August 1

3 ways to change your luck and find success

When I was a kid, my father liked to gamble his paycheque at the racetrack rather than spend it on life’s little necessities, like rent and food. He was not a bad man. Au contraire. I think he wanted to be a hero; to come home with an epic win that would change everything. But there was all that losing, then trying to retrieve what was lost.

My dad believed deeply that his big pay day was coming. And eventually his luck did change – he had a stroke and never gambled again.

It occurs to me, all these years later, that we gamble in our work lives, enjoying a serotonin-induced high when we score new contracts, clients or jobs, and blaming bad luck for the failures. And sometimes, when our misfortune seems relentless, we can do drastic things, like bet it all when we really should hold.

Dad’s been playing the ponies in the sky for a couple of decades now, but the memory of his life remains rich with lessons. He taught me that if you’re still breathing, you can change your luck:

 

  1. Stay calm… That’s where the luck is

Research shows that unlucky people tend to be more anxious than those who consider themselves lucky, and that anxiety inhibits their ability to notice new and interesting possibilities. Even worse, your anxiety can spur you to take action – like taking a job you don’t want or agreeing to a contract with bad terms – when it’s not the most advantageous option. Lucky people are more likely to see alternatives.

Though it may feel counterintuitive, what you need during a spate of bad luck is not action, but calm. Relax so you can think clearly and see the opportunities in front of you. Sleep on it, take a trip to the ocean, visit a spa. For me, mindfulness really works.

 

  1. You screwed up: Lucky you     

Lucky people don’t give up, but they don’t keep making the same mistakes, either. While my dad was persistent, it was pointless because he refused to learn from his mistakes. Sure, stick it out, but only if you’re managing your risks and being honest with yourself about outcomes. If you’re lucky, you see opportunities hidden in those mistakes of yours.

When what you’re doing isn’t working, open your mind to new possibilities. Examine your routine and change it up so you can have fresh experiences and meet new people. Go to meetings instead of phoning in, connect with colleagues or join professional groups.

 

  1. Look at it this way and you win

Lucky people know that things could be worse. It’s the difference in attitude between, “Why do all my clients take so long to pay me?” and “I’ve never had a client stiff me.”

Look on the bright side and maybe your luck isn’t so bad. Perhaps, you are lucky and you don’t even know it. Does someone love you? Do you have money in the bank? Do you have a gift? You win.

Now consider the fact that people who think they’re lucky are calmer and thus enjoy better luck. If you can make yourself feel lucky, your luck will change. Wild, right?

 

When I grew up and had a kid of my own, every other night it was my turn to put him to bed. Each time, as he was settling in, I’d pull him close and say, “I’m so lucky to have you.” My dad’s obsession with his bad luck taught me to appreciate my good fortune. Thanks to him, I know that I already have everything worth winning.
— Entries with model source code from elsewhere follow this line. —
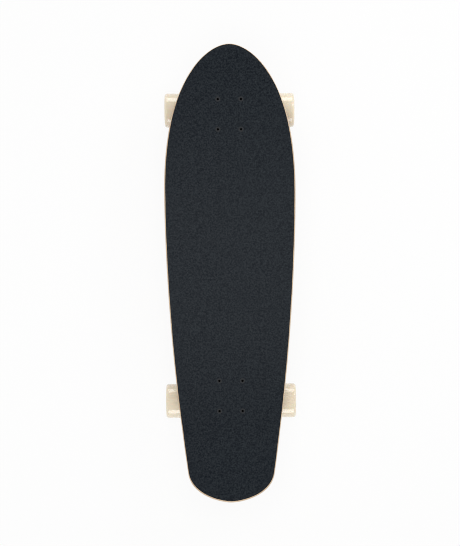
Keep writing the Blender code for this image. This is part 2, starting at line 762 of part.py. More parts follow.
def axle():
    """Steel rod pressed through the hanger, its length along X."""
    along_x = Matrix.Rotation(math.pi / 2, 4, "Y")
    return moved(rod(AXLE_DIAMETER / 2, AXLE_END_X, -AXLE_END_X, SMALL_SIDES, AXLE_EDGE), along_x)


def wheel():
    """Solid urethane wheel with a bearing seat from each side, its outer face upwards."""
    radius = WHEEL_DIAMETER / 2
    outer = WHEEL_SEAT_OFFSET + WHEEL_WIDTH / 2
    inner = WHEEL_SEAT_OFFSET - WHEEL_WIDTH / 2
    shoulder = SPACER_LENGTH / 2
    mouth = shoulder + CLEARANCE + BEARING_WIDTH + WHEEL_MOUTH_OVER
    seat = BEARING_DIAMETER / 2 + CLEARANCE
    face = WHEEL_FACE_DIAMETER / 2
    web = WHEEL_WEB_BORE / 2
    lip = WHEEL_LIP_RADIUS
    profile = [(face, outer)]
    for height, start in ((outer - lip, 90), (inner + lip, 0)):
        for turn in (0, 45, 90):
            angle = math.radians(start - turn)
            profile.append((radius - lip + lip * math.cos(angle), height + lip * math.sin(angle)))
    profile += [(face, inner), (seat, -mouth), (seat, -shoulder), (web, -shoulder)]
    profile += [(web, shoulder), (seat, shoulder), (seat, mouth)]
    return turned(profile, WHEEL_SIDES, closed=True)


def bearing():
    """A bearing's outer ring with the shield pressed into it, the shield upwards."""
    half = BEARING_WIDTH / 2
    outer = BEARING_DIAMETER / 2
    race = OUTER_RING_BORE / 2
    inner = INNER_RING_DIAMETER / 2
    shield_bore = inner + 2 * CLEARANCE
    profile = [(outer, half), (outer, -half), (race, -half), (race, half - SHIELD_THICKNESS)]
    profile += [(shield_bore, half - SHIELD_THICKNESS), (shield_bore, half)]
    return turned(profile, SMALL_SIDES, closed=True)


def axle_stack():
    """What is clamped on each end of the axle: speed washers, inner rings and their spacer."""
    hole = AXLE_DIAMETER / 2 + CLEARANCE
    washer = SPEED_WASHER_DIAMETER / 2
    inner = INNER_RING_DIAMETER / 2
    spacer = SPACER_DIAMETER / 2
    half = WHEEL_X - INNER_WASHER_X
    under_washer = half - SPEED_WASHER_THICKNESS
    profile = [(hole, half), (washer, half), (washer, under_washer), (inner, under_washer)]
    profile += [(inner, SPACER_LENGTH / 2), (spacer, SPACER_LENGTH / 2)]
    profile += [(radius, -height) for radius, height in reversed(profile)]
    return turned(profile, SMALL_SIDES, closed=True)


MAPLE = finish("maple", (0.72, 0.53, 0.34), 0.45)
GRIP = finish("grip", (0.025, 0.029, 0.034), 0.95)
BLACK_STEEL = finish("black_steel", (0.02, 0.02, 0.02), 0.4, 0.9)
STEEL = finish("steel", (0.55, 0.55, 0.55), 0.3, 1.0)
CAST = finish("cast_aluminium", (0.62, 0.62, 0.61), 0.42, 1.0)
PAD = finish("riser", (0.03, 0.03, 0.03), 0.7)
BUSHING = finish("bushing_urethane", (0.75, 0.66, 0.50), 0.4)
CUP = finish("pivot_cup_urethane", (0.05, 0.05, 0.05), 0.6)
URETHANE = finish("wheel_urethane", (0.80, 0.70, 0.53), 0.3)

# The board itself, each truck's holes cut where it stands
head_height = GRIP_TOP_Z - MOUNT_Z
deck_mesh = board_sheet(DECK_EDGE_LEAN, 0, DECK_THICKNESS, DECK_EDGE_RADIUS)
grip_mesh = board_sheet(DECK_EDGE_LEAN + GRIP_INSET, GRIP_LIFT, GRIP_THICKNESS)
for truck_y in (FRONT_Y, REAR_Y):
    to_truck = Matrix.Translation((0, -truck_y, -MOUNT_Z))
    deck_mesh = moved(bolt_holes(moved(deck_mesh, to_truck), head_height), to_truck.inverted())
    grip_mesh = moved(bolt_holes(moved(grip_mesh, to_truck), head_height), to_truck.inverted())
piece("deck", deck_mesh, MAPLE)
piece("grip_tape", grip_mesh, GRIP)

# Each truck's pieces share their meshes; the rear truck is the front one turned round
shared = {
    "riser_pad": riser_pad(),
    "deck_bolt": deck_bolt(head_height),
    "deck_nut": nut(DECK_NUT_WIDTH, DECK_NUT_HEIGHT, BOLT_DIAMETER, BOLT_SIDES),
    "baseplate": baseplate(),
    "pivot_cup": moved(pivot_cup(), PIVOT_TURN),
    "kingpin": kingpin(),
    "kingpin_nut": nut(KINGPIN_NUT_WIDTH, KINGPIN_NUT_HEIGHT, KINGPIN_DIAMETER, SMALL_SIDES),
    "board_side_washer": cup_washer(BUSHING_DIAMETER),
    "road_side_washer": cup_washer(BUSHING_TIP_DIAMETER),
    "board_side_bushing": bushing(BOARD_BUSHING_HEIGHT, BUSHING_DIAMETER),
    "road_side_bushing": bushing(ROAD_BUSHING_HEIGHT, BUSHING_TIP_DIAMETER),
    "hanger": hanger(),
    "axle": axle(),
    "axle_nut": nut(AXLE_NUT_WIDTH, AXLE_NUT_HEIGHT, AXLE_DIAMETER, SMALL_SIDES),
    "wheel": wheel(),
    "bearing": bearing(),
    "axle_stack": axle_stack(),
}

for end, truck_y, turn in (("front", FRONT_Y, 0), ("rear", REAR_Y, math.pi)):
    truck = empty(end + "_truck", location=(0, truck_y, MOUNT_Z), rotation=(0, 0, turn))
    kingpin_seat = empty(end + "_kingpin_seat", truck, SEAT, (-KINGPIN_TILT, 0, 0))
    steer = empty(end + "_steer", truck, RING_CENTRE)
    axle_middle = AXLE_CENTRE - RING_CENTRE

    piece(end + "_riser_pad", shared["riser_pad"], PAD, truck)
    piece(end + "_baseplate", shared["baseplate"], CAST, truck)
    piece(end + "_pivot_cup", shared["pivot_cup"], CUP, truck, BALL_CENTRE)
    nut_height = -PLATE_THICKNESS - CLEARANCE
    for number, (place, nut_place) in enumerate(zip(bolt_places(), bolt_places(nut_height)), 1):
        piece(f"{end}_deck_bolt_{number}", shared["deck_bolt"], BLACK_STEEL, truck, place)
        piece(f"{end}_deck_nut_{number}", shared["deck_nut"], STEEL, truck, nut_place)

    stack = (
        ("kingpin", BLACK_STEEL, 0),
        ("board_side_washer", STEEL, BOARD_WASHER_S),
        ("board_side_bushing", BUSHING, BOARD_BUSHING_S),
        ("road_side_bushing", BUSHING, ROAD_BUSHING_S),
        ("kingpin_nut", STEEL, KINGPIN_NUT_S),
    )
    for name, material, down in stack:
        piece(f"{end}_{name}", shared[name], material, kingpin_seat, (0, 0, -down))
    place = (0, 0, -ROAD_WASHER_S - CUP_WASHER_THICKNESS)
    over = (math.pi, 0, 0)
    piece(f"{end}_road_side_washer", shared["road_side_washer"], STEEL, kingpin_seat, place, over)

    piece(end + "_hanger", shared["hanger"], CAST, steer)
    piece(end + "_axle", shared["axle"], STEEL, steer, axle_middle)
    for side in (-1, 1):
        hand = "right" if (side > 0) == (end == "front") else "left"
        corner = f"{end}_{hand}"
        hub_place = axle_middle + Vector((side * WHEEL_X, 0, 0))
        out = (0, side * math.pi / 2, 0)
        piece(corner + "_axle_stack", shared["axle_stack"], STEEL, steer, hub_place, out)
        nut_place = axle_middle + Vector((side * (AXLE_NUT_X + AXLE_NUT_HEIGHT), 0, 0))
        piece(corner + "_axle_nut", shared["axle_nut"], STEEL, steer, nut_place, out)

        hub = empty(corner + "_hub", steer, hub_place, out)
        piece(corner + "_wheel", shared["wheel"], URETHANE, hub)
        piece(corner + "_outer_bearing", shared["bearing"], STEEL, hub, (0, 0, BEARING_MIDDLE))
        piece(corner + "_inner_bearing", shared["bearing"], STEEL, hub, (0, 0, -BEARING_MIDDLE), over)
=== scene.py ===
"""The looks of the cruiser skateboard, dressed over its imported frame.

Metres, +Z up, +Y towards the nose. After the studio, the sections follow the board as it is
put together: deck, grip, trucks from the baseplate down to the axle, bearings and wheels.
"""

import json
import math

import bmesh
import bpy
import numpy as np
from mathutils import Matrix, Vector
from mathutils.geometry import interpolate_bezier


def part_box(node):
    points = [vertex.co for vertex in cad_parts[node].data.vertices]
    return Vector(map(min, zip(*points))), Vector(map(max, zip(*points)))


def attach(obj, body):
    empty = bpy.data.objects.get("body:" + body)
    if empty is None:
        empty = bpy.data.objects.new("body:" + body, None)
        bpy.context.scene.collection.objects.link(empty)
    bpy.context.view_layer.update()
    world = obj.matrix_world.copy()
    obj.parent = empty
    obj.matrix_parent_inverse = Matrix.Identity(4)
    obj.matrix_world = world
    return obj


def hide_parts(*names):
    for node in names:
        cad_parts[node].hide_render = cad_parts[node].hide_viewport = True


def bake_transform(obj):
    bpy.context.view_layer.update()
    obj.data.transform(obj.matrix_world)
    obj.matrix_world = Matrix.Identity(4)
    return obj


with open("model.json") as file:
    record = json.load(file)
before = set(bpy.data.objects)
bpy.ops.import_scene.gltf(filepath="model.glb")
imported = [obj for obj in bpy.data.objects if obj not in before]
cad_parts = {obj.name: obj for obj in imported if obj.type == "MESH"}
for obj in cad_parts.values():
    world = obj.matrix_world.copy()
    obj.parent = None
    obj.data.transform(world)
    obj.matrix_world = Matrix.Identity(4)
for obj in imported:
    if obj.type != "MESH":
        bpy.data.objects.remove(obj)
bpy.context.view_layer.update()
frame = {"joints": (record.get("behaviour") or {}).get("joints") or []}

# The studio. The board stands on a pale floor and is seen from straight above, as a long lens
# sees it. Two tall soft boxes stand low beyond the nose and the tail, so that round things shine
# along their ends, a small one lights the nose's right side, and one overhead lights the grip.

DECK_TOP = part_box("grip_tape")[0].z
CAMERA_DISTANCE = 3.2
PICTURE_LENGTH = 0.9744
CAMERA_TO_LEFT = 0.0006
CAMERA_TOWARDS_TAIL = 0.0020
CAMERA_ROLL = math.radians(-0.33)
FILM = 36
PIXEL_BLUR = 1.0
WHITE = (1.0, 1.0, 1.0, 1.0)
WALL_TOP = 0.44
CEILING_START = 0.54
WALL_GLOW = 0.95
CEILING_GLOW = 0.50
BOX_DISTANCE = 2.9
BOX_HEIGHT = 0.78
BOX_SIZE = (1.0, 1.4)
BOX_POWER = 15
SIDE_LIGHT = ((1.1, 1.1, 1.1), (0.5, 0.5), 6)
OVERHEAD_LIGHT = ((-0.05, -0.02, 1.2), (0.7, 0.7), 5)
LIT_MIDDLE = (0, 0, 0.06)
PAPER = (0.86, 0.86, 0.86, 1)
PAPER_ROUGHNESS = 0.9
PAPER_GLOW = 0.90
PAPER_REACH = 12


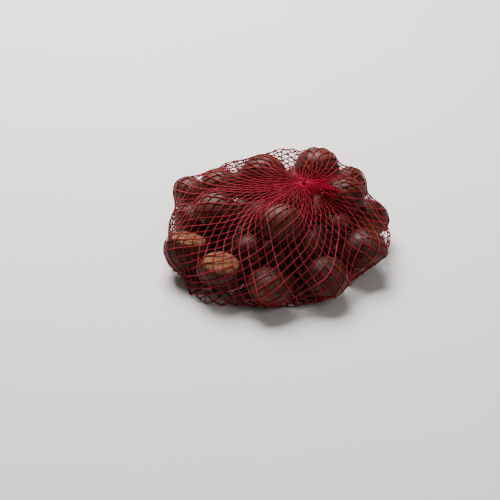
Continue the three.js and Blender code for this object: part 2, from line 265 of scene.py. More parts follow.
@dataclass(frozen=True)
class Slack:
    """A place where the slack net stands off the nuts: an ellipsoid that the net stays out of."""

    at: Triple
    halves: Triple
    step: float = 1.0

    def clear(self, points: np.ndarray) -> None:
        """Moves the points that are inside out by at most one step, in place.

        Args:
            points: Points to move, one a row.
        """
        offset = points - np.array(self.at)
        halves = np.array(self.halves)
        depth = 1 - ((offset / halves) ** 2).sum(1)
        inside = depth > 0
        outward = offset[inside] / halves ** 2
        steepness = np.maximum(np.linalg.norm(outward, axis=1), TINY)
        move = np.minimum(depth[inside] / (2 * steepness), self.step) / steepness
        points[inside] += outward * move[:, None]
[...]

The successes at work? Just gravy. Important gravy, but gravy.




Posted August 1, 2017 by Lori Fournier in category "Guides

9 COMMENTS :

  1. By Mike Baker on

    This was a very insightful message Lori. In your first point you stated that in the case of unlucky people, “anxiety inhibits their ability to notice new and interesting possibilities.” That puts your thought process on par with the great Roman philosopher Seneca the Younger, who said something remarkably similar about luck: “Luck is a matter of preparation meeting opportunity.” And like you, I’ve also learned to appreciate my good fortune, like my incredible good fortune in being able to have someone as remarkable as you as a friend.

    Reply
    1. By Lori Fournier (Post author) on

      Mike! YOU are one big reason I’m so lucky! Thanks for your constant positive reinforcement. What would I do without you? xxxx

      Reply
  2. By Charlotte on

    A life well examined reveals gems like these you generously shared. At 94, my mother is still worrying about money, without a cause, unable to appreciate her perfect health, her healthy children and grandson. I am so very grateful that I took on the habit of gratitude in my forties. A simple meal makes me thank farmers, truck drivers, grocers, etc. Thank you for writing your brief and solid texts.

    Reply
    1. By Lori Fournier (Post author) on

      Yes, Charlotte. I’m with you. My dad missed out on his family and I’m determined not to make that mistake. When I’m anxious, I try to feel grateful for what I have — so corny, but the perspective changes everything. And you know what? I’m grateful for the years we worked together and a friendship that spans decades. Big love.

      Reply
  3. By sandy Jones on

    i could hear your voice speaking every written word here Lori, just a great post!

    Reply
    1. By Lori Fournier (Post author) on

      Thanks, Sandy. Means so much coming from you!

      Reply
  4. By Brandon Williams on

    It’s true. I think it’s easier to look at how things could be better, rather than focusing on what we have.